21/1/2020 - "Culpa no cartório"
Um dia após a divulgação da nota, Renato Portaluppi concede entrevista e faz críticas ao comportamento de Jean Pyerre durante a recuperação: "Ele sabe que tem culpa no cartório".
27/1/2020 - Volta aos treinamentos
Após as polêmicas do início de temporada, Jean Pyerre volta a realizar trabalhos físicos no CT Luiz Carvalho. Retorno ainda não tem data programada.
19/2/2020 - Primeiro trabalho com bola
Finalmente recuperado da lesão na coxa direita, o meia participa normalmente de um treinamento com bola, mas ainda não é liberado para voltar a jogar.
8/3/2020 - Um jogo depois de 174 dias
O Grêmio vence o Pelotas, por 1 a 0, na Boca do Lobo, e Jean Pyerre atua por 30 minutos. O bom desempenho é comemorado por ele e pelo técnico Renato.
4/5/2020 - Volta aos treinamentos
Nos primeiros 50 dias da pandemia, entre férias e trabalho em casa, Jean Pyerre participou de ações sociais. Na volta às atividade no CT, apenas para treinamentos físicos, jovem relata finalmente não sentir mais dores.

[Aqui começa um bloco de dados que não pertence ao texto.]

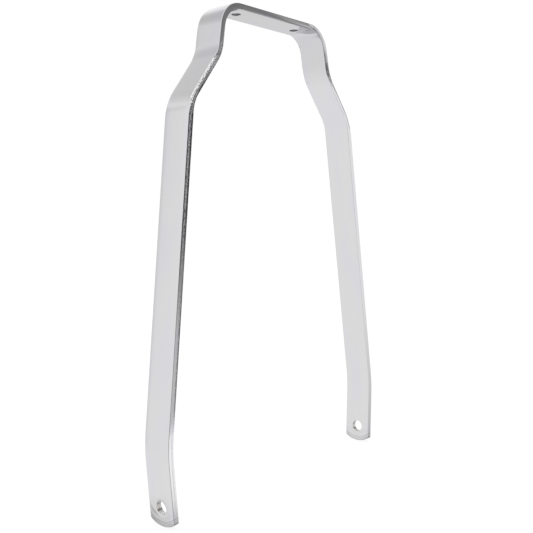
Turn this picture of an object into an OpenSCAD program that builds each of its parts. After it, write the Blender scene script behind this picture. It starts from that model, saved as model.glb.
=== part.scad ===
// Upright hoop bent cold from one flat steel bar. A crosspiece with two holes lies on top,
// and on each side the bar runs down a narrow neck, out over a shoulder, down a long leg and
// round a soft knee into a drilled foot that turns in.
// X runs across the legs, Y front to back and Z up. The origin lies midway between the feet,
// at the height of their tips. Every run and bend is set on the bar's middle line.

/* [Bar] */
// Width of the flat bar, front to back
bar_w = 25.4; // [20:0.1:32]
// Thickness of the flat bar
bar_t = 4.76; // [3:0.01:6.4]
// Radius of the bar's long edges and of the rims of its two ends
edge_r = 0.8; // [0.2:0.1:1.2]

/* [Hoop] */
// Height from the foot tips to the top face of the crosspiece
hoop_h = 382.5; // [330:0.5:480]
// Width of the crosspiece, between the corners where its middle line meets the necks
crosspiece_w = 122; // [110:1:128]
// Width across the middle lines where the necks meet the shoulders
neck_w = 135; // [128:1:150]
// Drop of the middle line from the crosspiece to the foot of the necks
neck_drop = 37; // [33:0.5:50]
// Width across the middle lines where the shoulders meet the legs
shoulder_w = 196; // [170:1:220]
// Drop of the middle line over each shoulder
shoulder_drop = 38; // [26:0.5:55]
// Height above the tips at which the legs turn in to the feet
knee_h = 57.5; // [42:0.5:80]

/* [Bends, inside radius] */
// Bends between the crosspiece and the necks
top_bend_r = 18; // [9:0.5:22]
// Bends between the necks and the shoulders
neck_bend_r = 24; // [10:0.5:36]
// Bends between the shoulders and the legs
shoulder_bend_r = 27; // [10:0.5:45]
// Bends at the knees
knee_bend_r = 103; // [60:1:150]

/* [Feet] */
// Distance between the inner faces of the feet, at the foot holes
mount_span = 248; // [225:1:285]
// Angle by which each foot turns in from upright
foot_tilt = 3.8; // [0:0.1:7]
// Radius of the rounded end of each foot
foot_end_r = 22; // [17:0.5:30]
// Distance from the tip of each foot to the centre of its hole
foot_hole_inset = 14; // [11:0.5:20]
// Diameter of each foot hole
foot_hole_d = 10.3; // [6:0.1:13]

/* [Crosspiece holes] */
// Distance between the two holes in the crosspiece
top_hole_gap = 72; // [40:1:76]
// Diameter of each hole in the crosspiece
top_hole_d = 7.1; // [4:0.1:10]

/* [Finish] */
// Width of the small chamfer that breaks the edge of every hole
hole_break = 0.4; // [0.1:0.1:0.8]

/* [Hidden] */
$fn = 120;

// How far a cutting body reaches past the face that it cuts
past = 1;

// Amount by which the cold-bent stretches stand proud of the straight ones, all round
swell = 0.01;

// Length by which a straight stretch reaches into the bend beside it
lap = 0.2;

// Lowest point of a tilted, round-rimmed foot below the tip of its middle line
tip_sink = (bar_t / 2 - edge_r) * sin(foot_tilt) + edge_r * (1 - cos(foot_tilt));

// Right foot: heading of its middle line, centre of its hole, and tip
foot_heading = [-sin(foot_tilt), -cos(foot_tilt)];
foot_hole = [
    mount_span / 2 + bar_t / 2 * cos(foot_tilt),
    tip_sink + foot_hole_inset * cos(foot_tilt),
];
foot_tip = foot_hole + foot_hole_inset * foot_heading;

// Corners of the right half's middle line, in X and Z, from the centre of the crosspiece
top_z = hoop_h - bar_t / 2;
neck_z = top_z - neck_drop;
shoulder_z = neck_z - shoulder_drop;
knee_x = foot_hole.x + (knee_h - foot_hole.y) * tan(foot_tilt);
corners = [
    [0, top_z],
    [crosspiece_w / 2, top_z],
    [neck_w / 2, neck_z],
    [shoulder_w / 2, shoulder_z],
    [knee_x, knee_h],
    foot_tip,
];
inside_radii = [0, top_bend_r, neck_bend_r, shoulder_bend_r, knee_bend_r, 0];
last = len(corners) - 1;

// Direction of a run, as an angle from +X towards +Z
function heading(i) = let (d = corners[i + 1] - corners[i]) atan2(d.y, d.x);

// Turn of the middle line at a corner: positive to the left, so away from the legs
function turn(i) = heading(i) - heading(i - 1);

// Radius of the middle line in a bend
function bend_r(i) = inside_radii[i] + bar_t / 2;

// Length that a bend takes from the run on each side of its corner
function setback(i) = (i == 0 || i == last) ? 0 : bend_r(i) * tan(abs(turn(i)) / 2);

// Length of the straight stretch that a run keeps between its two bends
function straight_length(i) =
    norm(corners[i + 1] - corners[i]) - setback(i) - setback(i + 1);

// Rectangle with four round corners, about the origin
module rounded_rectangle(size, r) {
    square([size.x - 2 * r, size.y], center = true);
    square([size.x, size.y - 2 * r], center = true);
    for (side_x = [-1, 1], side_y = [-1, 1])
        translate([side_x * (size.x / 2 - r), side_y * (size.y / 2 - r)])
            circle(r = r);
}

// Cross-section of the bar: thickness along X, width along Y
module bar_section(grow = 0) {
    rounded_rectangle([bar_t + 2 * grow, bar_w + 2 * grow], edge_r + grow);
}

// The bar is drawn as it is bent, in a frame that travels along it: X points along the
// middle line, Y across the width and Z out of the face that ends up outermost.

// Straight stretch along X, between two distances from the origin
module straight_bar(from, to) {
    translate([from, 0, 0])
        rotate([0, 90, 0])
            linear_extrude(to - from)
                bar_section();
}

// Bend from the origin along X and down, about a hub below
module bend(r, angle) {
    translate([0, 0, -r])
        rotate([-90, -90, 0])
            rotate_extrude(angle = angle)
                translate([r, 0])
                    bar_section(swell);
}

// Carries its children to the far end of a bend that starts at the origin
module past_bend(r, angle) {
    translate([0, 0, -r])
        rotate([0, angle, 0])
            translate([0, 0, r])
                children();
}

// Drill along Z through a bar about the origin, which also breaks the edges of its hole
module drill(d) {
    cylinder(d = d, h = bar_t + 2 * past, center = true);
    for (side = [0, 1])
        mirror([0, 0, side])
            translate([0, 0, bar_t / 2 - hole_break])
                cylinder(r1 = d / 2, r2 = d / 2 + hole_break + past, h = hole_break + past);
}

// Outline of a foot, from its tip at the origin back along -X: a disc with a rounded rim,
// and plain space from the middle of the disc on
module foot_outline() {
    translate([-foot_end_r, 0, 0])
        rotate_extrude()
            intersection() {
                rounded_rectangle([2 * foot_end_r, bar_t], edge_r);
                translate([0, -bar_t])
                    square([2 * foot_end_r, 2 * bar_t]);
            }
    translate([-foot_end_r - knee_h, -bar_w, -bar_t])
        cube([knee_h, 2 * bar_w, 2 * bar_t]);
}

// Foot, from the end of the knee at the origin to the rounded end
module foot() {
    length = straight_length(last - 1);
    difference() {
        intersection() {
            straight_bar(-lap, length);
            translate([length, 0, 0])
                foot_outline();
        }
        translate([length - foot_hole_inset, 0, 0])
            drill(foot_hole_d);
    }
}

// The bar from a bend on, to the end of its foot. A bend to the left is one to the right,
// mirrored, and the run after it is mirrored back.
module bar_from(i) {
    to_left = turn(i) > 0 ? 1 : 0;
    mirror([0, 0, to_left]) {
        bend(bend_r(i), abs(turn(i)));
        past_bend(bend_r(i), abs(turn(i)))
            mirror([0, 0, to_left])
                run_from(i);
    }
}

// The bar from the end of a bend on
module run_from(i) {
    if (i == last - 1) {
        foot();
    } else {
        straight_bar(-lap, straight_length(i) + lap);
        translate([straight_length(i), 0, 0])
            bar_from(i + 1);
    }
}

// Right half of the crosspiece, from its centre at the origin, with its hole
module half_crosspiece() {
    difference() {
        straight_bar(0, straight_length(0) + lap);
        translate([top_hole_gap / 2, 0, 0])
            drill(top_hole_d);
    }
}

module bent_bar() {
    color("gainsboro")
        translate([0, 0, top_z])
            for (side = [0, 1])
                mirror([side, 0, 0]) {
                    half_crosspiece();
                    translate([straight_length(0), 0, 0])
                        bar_from(1);
                }
}

bent_bar();
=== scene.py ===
import math
from collections import namedtuple

import bmesh
import bpy
from mathutils import Matrix, Vector


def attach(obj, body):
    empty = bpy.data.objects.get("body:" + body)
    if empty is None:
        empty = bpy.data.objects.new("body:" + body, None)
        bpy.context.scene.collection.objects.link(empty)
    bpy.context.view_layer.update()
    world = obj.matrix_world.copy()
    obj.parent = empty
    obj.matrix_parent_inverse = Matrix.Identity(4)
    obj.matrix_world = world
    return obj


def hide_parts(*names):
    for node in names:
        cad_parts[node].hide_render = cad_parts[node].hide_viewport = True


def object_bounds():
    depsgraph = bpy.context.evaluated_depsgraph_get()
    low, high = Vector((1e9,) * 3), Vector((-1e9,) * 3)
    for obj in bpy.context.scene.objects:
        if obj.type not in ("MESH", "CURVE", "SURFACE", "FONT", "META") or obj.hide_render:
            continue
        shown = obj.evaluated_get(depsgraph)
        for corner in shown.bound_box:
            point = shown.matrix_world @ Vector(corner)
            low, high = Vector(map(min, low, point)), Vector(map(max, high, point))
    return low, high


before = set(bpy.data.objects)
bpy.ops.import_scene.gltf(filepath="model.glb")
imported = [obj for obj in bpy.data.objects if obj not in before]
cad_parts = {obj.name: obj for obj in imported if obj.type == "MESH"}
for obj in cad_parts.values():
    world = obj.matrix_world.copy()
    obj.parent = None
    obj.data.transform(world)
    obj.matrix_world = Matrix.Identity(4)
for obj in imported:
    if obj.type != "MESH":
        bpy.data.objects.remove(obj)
cad_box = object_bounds()

# A hoop bent from one flat bar. Its mesh is made as the bar is: a straight blank with round
# ends and holes, in coordinates s along it, y across its width and n out of its outer face,
# which is then bent. Lengths are in metres.

MM = 0.001

# Section of the bar
BAR_W = 25.4 * MM
BAR_T = 4.76 * MM
EDGE_R = 0.8 * MM

# Hoop, as widths and drops of the corners of its middle line, and inside radii of its bends
HOOP_H = cad_box[1].z
CROSSPIECE_W = 122 * MM
NECK_W = 135 * MM
NECK_DROP = 37 * MM
SHOULDER_W = 196 * MM
SHOULDER_DROP = 38 * MM
KNEE_H = 57.5 * MM
INSIDE_RADII = (18 * MM, 24 * MM, 27 * MM, 103 * MM)

# Feet and holes
MOUNT_SPAN = 248 * MM
FOOT_TILT = math.radians(3.8)
FOOT_END_R = 22 * MM
FOOT_CORNER_R = 1.6 * MM
FOOT_HOLE_INSET = 14 * MM
FOOT_HOLE_R = 5.15 * MM
TOP_HOLE_GAP = 72 * MM
TOP_HOLE_R = 3.55 * MM
RIM_R = 0.45 * MM

# Edges as the photo shows them, which are crisper than the solid's
ARRIS_R = 0.35 * MM

# What polishing and grinding take off: the depth at an edge, and how far in it reaches
ROLL_OFF = (0.07 * MM, 4.5 * MM)
END_ROLL_OFF = (0.13 * MM, 8 * MM)
DISH = (0.05 * MM, 2.5 * MM)

# Height of the slight crown across the narrow sides
SIDE_CROWN = 0.07 * MM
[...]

22/7/2020 - Titular e gol em Gre-Nal
Depois de 10 meses e oito dias sem começar uma partida como titular, Jean Pyerre é escalado para o Gre-Nal de retomada do Gauchão em Caxias do Sul. O Grêmio vence por 1 a 0, gol dele em cobrança de falta.
30/8/2020 - Decisão e drama
Poucas horas antes de decidir o Gauchão conta o Caxias, o meia divulga em suas redes sociais um vídeo do pai, Eduardo, que está internado em recuperação da covid-19. Ele atua na final, mas depois é afastado da equipe para acompanhar a família. Volta no dia 15/9, contra o Corinthians.
3/9/2020 - Pênalti e derrota para o Sport
O Grêmio perde para o Sport, por 2 a 1, na Arena, e Jean Pyerre começa no banco de reservas para que Renato dê chance a Thiago Neves, que seria dispensado dois dias depois. O camisa 21 entra aos 36 do primeiro tempo no lugar de Lucas Silva. O jovem comete pênalti, que valeu o segundo gol do adversário.
3/10/2020 - Teste positivo para covid-19
Recuperado de novo problema muscular, Jean Pyerre é afastado do Gre-Nal do Brasileirão, após testar positivo para o novo coronavírus.
17/10/2020 - Retorno contra o São Paulo
Após lesão muscular e isolamento para tratar da covid-19, meia volta a atuar depois de 40 dias, no empate contra o São Paulo, no Morumbi. Ele joga por 20 minutos e quase marca um gol de falta.
22/10/2020 - Desconforto e nova parada
Jogador sente desconforto muscular e departamento médico prevê afastamento de duas semanas, o que corresponderia ao jogo do dia 8 de novembro, contra o Fluminense.
29/10/2020 - Retorno antes do previsto
Depois de perder os jogos contra América de Cali e Athletico-PR, por conta do desconforto muscular, Jean Pyerre é relacionado e atua nos últimos 20 minutos da vitória sobre o Juventude, pela Copa do Brasil. Tem atuação discreta.